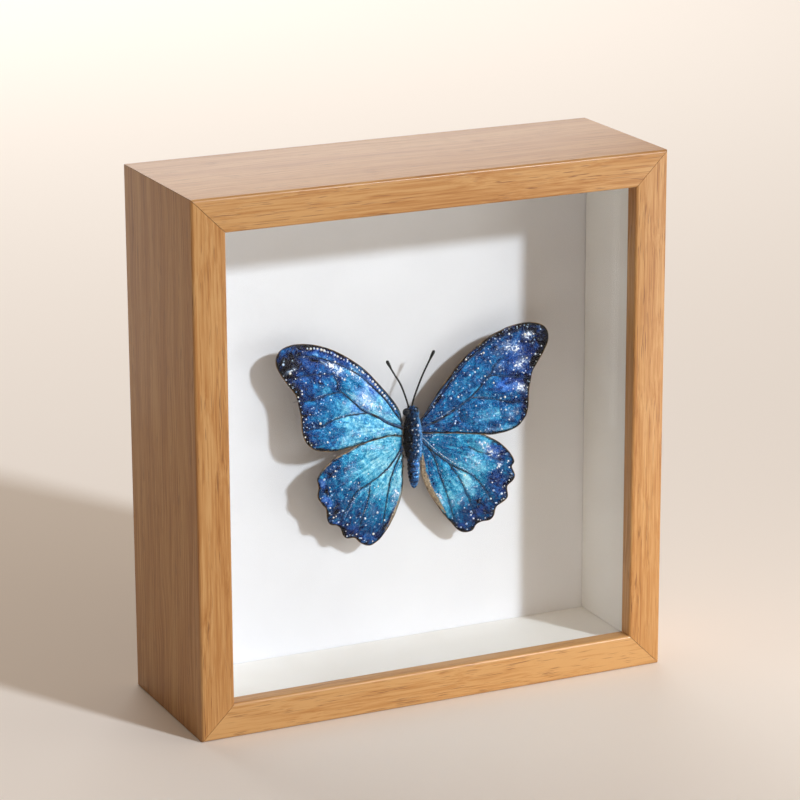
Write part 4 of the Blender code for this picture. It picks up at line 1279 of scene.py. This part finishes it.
# Single large beads
LARGE_BEADS = {
    "forewing_left": [
        (-54, 35.9), (-41, 30.2), (-49.6, 27.8), (-44.2, 17.7), (-42.3, 12.9), (-50.4, 12.8),
        (-37.5, 36.8), (-33, 37.0), (-24.7, 31.7), (-29.5, 29.3), (-19.8, 18.6), (-14.0, 15.2),
        (-36.5, 21.8), (-56.8, 39.6)],
    "forewing_right": [
        (41.4, 34.9), (34.3, 31.0), (31.3, 24.8), (46.9, 37.1), (57.8, 27.6), (53.6, 26.4),
        (18.3, 13.9), (21.7, 13.8), (42.6, 11.2), (47.7, 10.5), (42.6, 5.7), (51.6, 14.8), (54.0, 36.2),
        (57.6, 36.0), (44.0, 1.2), (38.5, 22.5), (37.0, 27.0)],
    "hindwing_left": [
        (-33.4, -17.4), (-39.1, -27.2), (-29.6, -31.0), (-16.7, -31.1), (-18.3, -40.7), (-24.7, -41.4),
        (-22.2, -33.0), (-37.6, -29.4), (-41.6, -11.6), (-33.0, -27.4)],
    "hindwing_right": [
        (33, -7.9), (29.8, -12.9), (39.9, -18.9), (40.4, -22.5), (37.1, -30.3), (40.8, -32),
        (36.1, -34), (18.2, -32.2), (23.9, -36.2), (28.3, -42), (25.4, -44), (10.0, -5.5),
        (24.5, -14.6), (36.0, -13.6)],
}
LARGE_RADIUS = 0.52
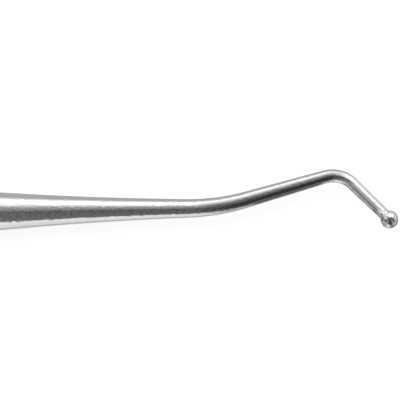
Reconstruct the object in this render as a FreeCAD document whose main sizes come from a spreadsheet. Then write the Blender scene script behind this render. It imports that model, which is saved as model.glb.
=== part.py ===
import FreeCAD, Part
import os
import Sketcher
from math import cos, pi, radians, sin, sqrt, tan

# Ball burnisher, turned and bent from one octagonal bar of stainless steel, at its real size in mm.
# X is the handle's axis, from the origin in the middle of the butt face towards the ball.
# The tool lies on one flat of its handle, so its bends' plane is level: it is the XY plane.

DIMENSIONS = (
    # the handle, an octagonal bar whose butt end is turned to a blunt cone
    ("handle_across", 6.0, "across the handle's flats"),
    ("flat_count", 8, "flats round the handle"),
    ("corner_trim", 0.05, "how far the corners between the flats are turned down"),
    ("handle_len", 100.0, "from the butt face to where the middles of the flats run out"),
    ("butt_d", 4.4, "across the round butt face"),
    ("butt_slope", 45.0, "degrees that the cone round the butt face spreads from the axis"),
    # the long hollow taper, turned from the handle down to the shank
    ("taper_len", 30.4, "from the end of the flats to the first bend"),
    ("taper_hollow", 359.0, "radius of the taper's hollow side"),
    # the shank's centre line: first bend, arm, hook, leg
    ("bend_radius", 23.3, "radius of the first bend"),
    ("bend_turn", 15.24, "degrees that the first bend turns the shank off the axis"),
    ("arm_len", 8.5, "straight arm between the bends"),
    ("hook_radius", 3.0, "radius of the hook"),
    ("hook_turn", 60.3, "degrees that the hook turns the shank back"),
    ("leg_len", 5.3, "from the hook to the ball's centre"),
    # the shank's thickness, which falls all the way to the ball
    ("bend_start_d", 1.97, "where the first bend starts"),
    ("arm_start_d", 1.73, "where the arm starts"),
    ("hook_start_d", 1.42, "where the hook starts"),
    ("leg_start_d", 1.32, "where the leg starts"),
    ("neck_d", 1.2, "at the ball"),
    # the working end
    ("ball_d", 1.9, "across the ball"),
    ("neck_round", 0.3, "radius of the hollow where the leg meets the ball"),
)

doc = FreeCAD.newDocument("burnisher")
sheet = doc.addObject("Spreadsheet::Sheet", "dims")
for row, (alias, number, meaning) in enumerate(DIMENSIONS, start=1):
    sheet.set(f"A{row}", str(number))
    sheet.setAlias(f"A{row}", alias)
    sheet.set(f"B{row}", meaning)
doc.recompute()

# The radius over the handle's corners, which stay narrow round lands between the flats
CORNER_R = "(dims.handle_across / 2 / cos(180deg / dims.flat_count) - dims.corner_trim)"

# The centre line's corners as formulas, in the bends' plane
HEADING_ARM = "dims.bend_turn * 1deg"
HEADING_LEG = "(dims.bend_turn - dims.hook_turn) * 1deg"
BEND_X = "dims.handle_len + dims.taper_len"
ARM_X = f"{BEND_X} + dims.bend_radius * sin({HEADING_ARM})"
ARM_Y = f"dims.bend_radius * (1 - cos({HEADING_ARM}))"
HOOK_X = f"{ARM_X} + dims.arm_len * cos({HEADING_ARM})"
HOOK_Y = f"{ARM_Y} + dims.arm_len * sin({HEADING_ARM})"
LEG_X = f"{HOOK_X} + dims.hook_radius * (sin({HEADING_ARM}) - sin({HEADING_LEG}))"
LEG_Y = f"{HOOK_Y} + dims.hook_radius * (cos({HEADING_LEG}) - cos({HEADING_ARM}))"
BALL_X = f"{LEG_X} + dims.leg_len * cos({HEADING_LEG})"
BALL_Y = f"{LEG_Y} + dims.leg_len * sin({HEADING_LEG})"

body = doc.addObject("PartDesign::Body", "burnisher")
body.Label = "burnisher"
origin = {feature.Role: feature for feature in body.Origin.OriginFeatures}

# The ends of a sketch's line or arc, as its constraints number them. An arc runs anticlockwise.
START, END, CENTRE = range(1, 4)
ORIGIN_POINT = (-1, START)
CLOSE = 0.001  # lengths in mm that differ by less are taken as equal
VOLUME_SLACK = 0.01  # and volumes that differ by less than this share


def point(across, up=0.0):
    return FreeCAD.Vector(across, up, 0)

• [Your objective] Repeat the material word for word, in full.

• [Correct answer]
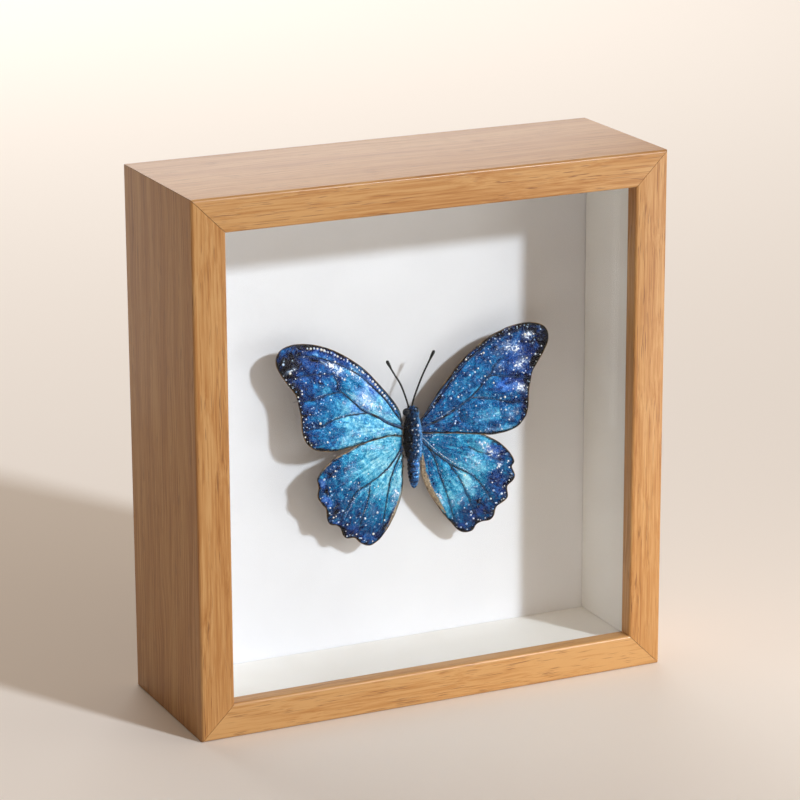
Write part 4 of the Blender code for this picture. It picks up at line 1279 of scene.py. This part finishes it.
# Single large beads
LARGE_BEADS = {
    "forewing_left": [
        (-54, 35.9), (-41, 30.2), (-49.6, 27.8), (-44.2, 17.7), (-42.3, 12.9), (-50.4, 12.8),
        (-37.5, 36.8), (-33, 37.0), (-24.7, 31.7), (-29.5, 29.3), (-19.8, 18.6), (-14.0, 15.2),
        (-36.5, 21.8), (-56.8, 39.6)],
    "forewing_right": [
        (41.4, 34.9), (34.3, 31.0), (31.3, 24.8), (46.9, 37.1), (57.8, 27.6), (53.6, 26.4),
        (18.3, 13.9), (21.7, 13.8), (42.6, 11.2), (47.7, 10.5), (42.6, 5.7), (51.6, 14.8), (54.0, 36.2),
        (57.6, 36.0), (44.0, 1.2), (38.5, 22.5), (37.0, 27.0)],
    "hindwing_left": [
        (-33.4, -17.4), (-39.1, -27.2), (-29.6, -31.0), (-16.7, -31.1), (-18.3, -40.7), (-24.7, -41.4),
        (-22.2, -33.0), (-37.6, -29.4), (-41.6, -11.6), (-33.0, -27.4)],
    "hindwing_right": [
        (33, -7.9), (29.8, -12.9), (39.9, -18.9), (40.4, -22.5), (37.1, -30.3), (40.8, -32),
        (36.1, -34), (18.2, -32.2), (23.9, -36.2), (28.3, -42), (25.4, -44), (10.0, -5.5),
        (24.5, -14.6), (36.0, -13.6)],
}
LARGE_RADIUS = 0.52
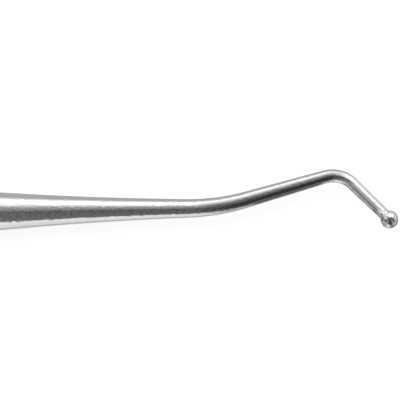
Reconstruct the object in this render as a FreeCAD document whose main sizes come from a spreadsheet. Then write the Blender scene script behind this render. It imports that model, which is saved as model.glb.
=== part.py ===
import FreeCAD, Part
import os
import Sketcher
from math import cos, pi, radians, sin, sqrt, tan

# Ball burnisher, turned and bent from one octagonal bar of stainless steel, at its real size in mm.
# X is the handle's axis, from the origin in the middle of the butt face towards the ball.
# The tool lies on one flat of its handle, so its bends' plane is level: it is the XY plane.

DIMENSIONS = (
    # the handle, an octagonal bar whose butt end is turned to a blunt cone
    ("handle_across", 6.0, "across the handle's flats"),
    ("flat_count", 8, "flats round the handle"),
    ("corner_trim", 0.05, "how far the corners between the flats are turned down"),
    ("handle_len", 100.0, "from the butt face to where the middles of the flats run out"),
    ("butt_d", 4.4, "across the round butt face"),
    ("butt_slope", 45.0, "degrees that the cone round the butt face spreads from the axis"),
    # the long hollow taper, turned from the handle down to the shank
    ("taper_len", 30.4, "from the end of the flats to the first bend"),
    ("taper_hollow", 359.0, "radius of the taper's hollow side"),
    # the shank's centre line: first bend, arm, hook, leg
    ("bend_radius", 23.3, "radius of the first bend"),
    ("bend_turn", 15.24, "degrees that the first bend turns the shank off the axis"),
    ("arm_len", 8.5, "straight arm between the bends"),
    ("hook_radius", 3.0, "radius of the hook"),
    ("hook_turn", 60.3, "degrees that the hook turns the shank back"),
    ("leg_len", 5.3, "from the hook to the ball's centre"),
    # the shank's thickness, which falls all the way to the ball
    ("bend_start_d", 1.97, "where the first bend starts"),
    ("arm_start_d", 1.73, "where the arm starts"),
    ("hook_start_d", 1.42, "where the hook starts"),
    ("leg_start_d", 1.32, "where the leg starts"),
    ("neck_d", 1.2, "at the ball"),
    # the working end
    ("ball_d", 1.9, "across the ball"),
    ("neck_round", 0.3, "radius of the hollow where the leg meets the ball"),
)

doc = FreeCAD.newDocument("burnisher")
sheet = doc.addObject("Spreadsheet::Sheet", "dims")
for row, (alias, number, meaning) in enumerate(DIMENSIONS, start=1):
    sheet.set(f"A{row}", str(number))
    sheet.setAlias(f"A{row}", alias)
    sheet.set(f"B{row}", meaning)
doc.recompute()

# The radius over the handle's corners, which stay narrow round lands between the flats
CORNER_R = "(dims.handle_across / 2 / cos(180deg / dims.flat_count) - dims.corner_trim)"

# The centre line's corners as formulas, in the bends' plane
HEADING_ARM = "dims.bend_turn * 1deg"
HEADING_LEG = "(dims.bend_turn - dims.hook_turn) * 1deg"
BEND_X = "dims.handle_len + dims.taper_len"
ARM_X = f"{BEND_X} + dims.bend_radius * sin({HEADING_ARM})"
ARM_Y = f"dims.bend_radius * (1 - cos({HEADING_ARM}))"
HOOK_X = f"{ARM_X} + dims.arm_len * cos({HEADING_ARM})"
HOOK_Y = f"{ARM_Y} + dims.arm_len * sin({HEADING_ARM})"
LEG_X = f"{HOOK_X} + dims.hook_radius * (sin({HEADING_ARM}) - sin({HEADING_LEG}))"
LEG_Y = f"{HOOK_Y} + dims.hook_radius * (cos({HEADING_LEG}) - cos({HEADING_ARM}))"
BALL_X = f"{LEG_X} + dims.leg_len * cos({HEADING_LEG})"
BALL_Y = f"{LEG_Y} + dims.leg_len * sin({HEADING_LEG})"

body = doc.addObject("PartDesign::Body", "burnisher")
body.Label = "burnisher"
origin = {feature.Role: feature for feature in body.Origin.OriginFeatures}

# The ends of a sketch's line or arc, as its constraints number them. An arc runs anticlockwise.
START, END, CENTRE = range(1, 4)
ORIGIN_POINT = (-1, START)
CLOSE = 0.001  # lengths in mm that differ by less are taken as equal
VOLUME_SLACK = 0.01  # and volumes that differ by less than this share


def point(across, up=0.0):
    return FreeCAD.Vector(across, up, 0)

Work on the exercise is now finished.